---- Information supplied

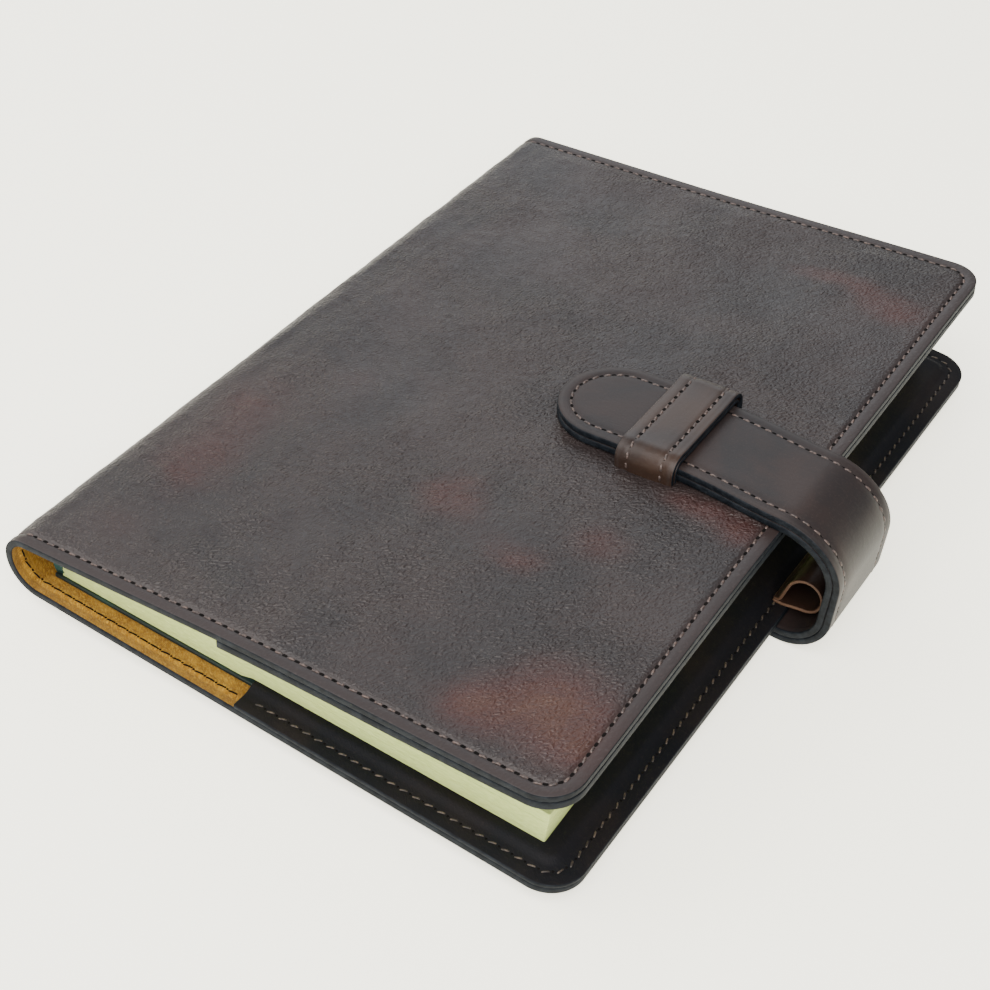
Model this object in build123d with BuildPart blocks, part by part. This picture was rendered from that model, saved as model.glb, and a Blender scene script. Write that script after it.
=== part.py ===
"""Leather notebook cover: one folded hide with inner pockets, a keeper, a wrap-round strap, a pen loop
and the notebook that it holds.

X runs from the spine to the fore-edge, Y from the tail to the head, and Z up. The cover lies on its back.
The origin is on the underside of the strap, below the middle of the covers. All sizes are millimetres.
"""

from build123d import *
from math import acos, cos, degrees, radians, sin, tan
import os

os.makedirs("parts", exist_ok=True)

# The covers: one hide, folded round the spine
cover_width = 147.0
back_cover_width = 150.6
cover_height = 226.0
leather = 1.8
corner_radius = 9.0
spine_height = 14.6
front_tilt = 6.8
lower_radius = 9.0
upper_radius = 6.0

# Pockets sewn inside the covers, open towards the spine
front_pocket_depth = 86.5
front_pocket_leather = 2.0
back_pocket_depth = 85.1
back_pocket_leather = 1.1
pocket_rim = 5.0
board_slack = 0.2

# The notebook
book_start = 9.0
book_width = 133.0
book_height = 208.4
board = 1.0
book_spine_wall = 3.0
book_spine_height = 9.9
page_height = 207.4
page_fore_inset = 2.0
page_thickness = 9.2
loose_leaves = 3.0
page_gap = 0.1

# The strap: two layers sewn together
strap_layer = 1.8
strap_width = 30.0
strap_centre = 2.5
strap_bulge = 12.4
strap_upper_radius = 16.0
strap_tip = 79.0
strap_clearance = 0.3
anchor_end = -8.0

# The keeper on the front cover
keeper_centre = 111.0
keeper_width = 15.6
keeper_wall = 1.2
keeper_lining_wall = 1.0
keeper_side_gap = 0.9
keeper_top_gap = 0.55
keeper_bend = 3.6

# The pen loop at the back cover's fore-edge
loop_centre = (80.4, 12.4)
loop_radius = 4.8
loop_wall = 0.9
loop_neck = 7.0
loop_neck_angle = 45.0
loop_start = -8.0
loop_length = 21.0
loop_tab = 3.4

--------

◆ Description of the task
Scan the material line by line and report each one that contains "with".

◆ Answer to this problem
Model this object in build123d with BuildPart blocks, part by part. This picture was rendered from that model, saved as model.glb, and a Blender scene script. Write that script after it.
"""Leather notebook cover: one folded hide with inner pockets, a keeper, a wrap-round strap, a pen loop